Or, Why Nobody Knows Anything
”Developer Experience” and Black Boxes
There is a current obsession with the “developer experience” when tech companies tout their products to customers. They promise easy CI/CD and “no-code machine learning.” These nominal advances are necessarily enabled by abstractions in the codebase, i.e., one has to drill down further and further into codebases to actually solve problems.
While it is good and nice for people with little-to-no coding experience to get up and running on Github pages, when they do run into an issue, it becomes exceedingly difficult to actually solve the problem. They are used to only typing in upload-artifact
, without actually knowing what that code does. This becomes a problem. Let us use the analogy of “model interpretability” from the machine learning field. It is very easy to understand how, say, a linear regression model predicted a certain value, it has high interpretability. But as we abstract away to CNNs, GNNs, etc., where there are more and more parts in each “whole” of the network, it becomes less interpretable. Something as abstract as a Large Language Model becomes what are known as “black boxes.” Where one can only see the input and output, but not necessarily what happens in-between.
While it can be argued, of course, that a developer could always “RTFM”, this bit of advice is useless when the manual is also useless. If one cannot figure out what is going on “behind the curtain,” it becomes impossible for even talented programmers (of which I am not one, for those of you wondering), to figure out what the hell the problem is.
What made me so frustrated today
Today, we encountered a very annoying breaking change in our Github actions workflow for an OER that we are working on. This OER uses Jupyter-book, a fantastic little document generator that we use often for OER texts at Northwestern. One of my colleagues came to me asking for help debugging/fixing the CI/CD pipeline that I put together from the documentation pages of jupyter-book
. It seemed to be that the upload-artifact
action had been deprecated and thus broke the CI/CD pipeline when it went to deploy.

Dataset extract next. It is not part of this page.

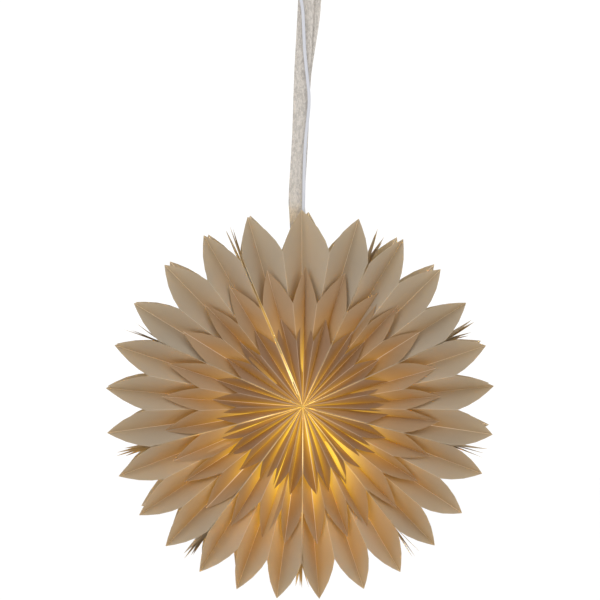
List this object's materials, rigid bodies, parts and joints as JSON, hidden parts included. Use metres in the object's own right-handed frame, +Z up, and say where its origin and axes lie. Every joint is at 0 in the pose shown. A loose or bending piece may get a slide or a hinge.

“Oh, no problem”, I thought, we just need to update our upload-artifact action to v4 and we’ll be good.
And then I looked at the error message.
Error: Artifact could not be deployed. Please ensure the content does not contain any hard links, symlinks and total size is less than 10GB.
This, I thought, was very strange. I did not have any links, nor was the artifact even close to 10GB. It turned out that the error message was just useless, sending me down rabbit holes investigating irrelevant issues, such as checking to see if I hadn’t accidentally included symlinks or anything. It is actually embarrassing that this is in production software, which I assume this university pays thousands of dollars or more per year to manage. When I was satisfied that the error did not, in fact, have anything to do with links or size constraints, I went scouring Github issues to see if other people had similar issues. It seems as though different people came up with different solutions. I also tried making everything readable. Nothing seemed to work. So, I just decided to do it all in Amplify, where their documentation is perhaps too robust and deploying on Amplify worked perfectly on the second try.
All of this is to say, that Github pages and actions is a buggy and poorly documented. We should not be relying on perpetual abstraction, it makes errors less visible and more difficult to fix. I myself can be better about actually learning what is going on behind the curtain of the tools I use, specifically for data science work, because if you can’t explain why it works, you can’t explain why it doesn’t.